We all have to put up with devastatingly candid and ruthless reviews from critics [you yourself expressed how hurt you felt about your recent Jhb review]

But, we’d like to understand why [and here we will highlight only 3 examples and please they are from memory]

  1. Why you can’t just state your opinion on Charley Keegan’s performance as Iago and state your reasons for disliking it – why do you have to add the comparison of him to Tourrett’s sufferer.
  2. Why can’t you just deliver your harsh criticism on Rolanda Marais about her Juliet and what you [as a fellow actor and director] felt was wrong with her performance – why go and call her a Gawky, Jo’burg Cherrie with zero sex appeal and dressed like a dead bird.
  3. Why not say you disliked Fred’s direction of Maynardville and for what reasons you felt that way – why resort to accusing Fred of stooping so low as to bribe other brown nosed critics who gave R & J favourable reviews.

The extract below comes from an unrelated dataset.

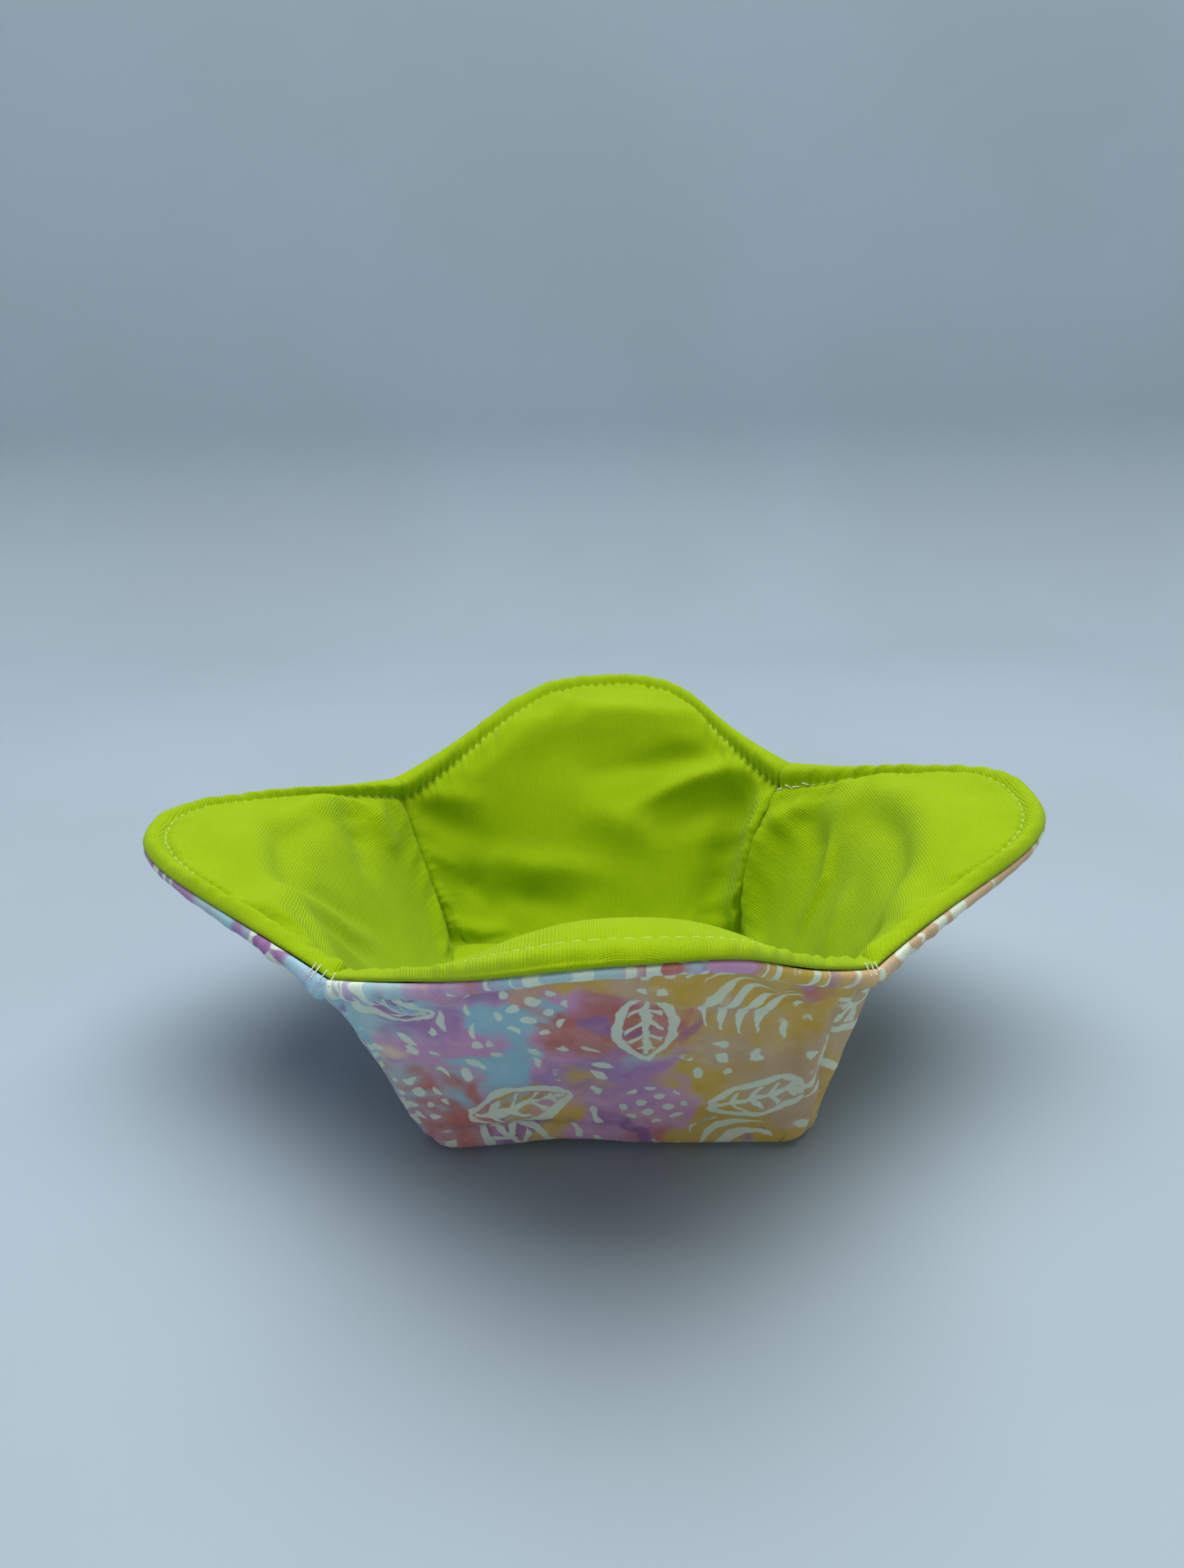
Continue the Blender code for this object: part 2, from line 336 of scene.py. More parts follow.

Constructive and harsh criticism and comments [bad diction, slow pace, not enough emotion, too much emotion, one dimensional characterisation, lacks ‘this’ or ‘that’] can be taken note of by an actor and their director and, as it is still at the beginning of the run, give them time to pool all the comments and do something about the performance over the run.

But what does one do, as director, with personal statements like yours? They serve no purpose and are destructive and hurtful to the performers and undermines their confidence on a personal level.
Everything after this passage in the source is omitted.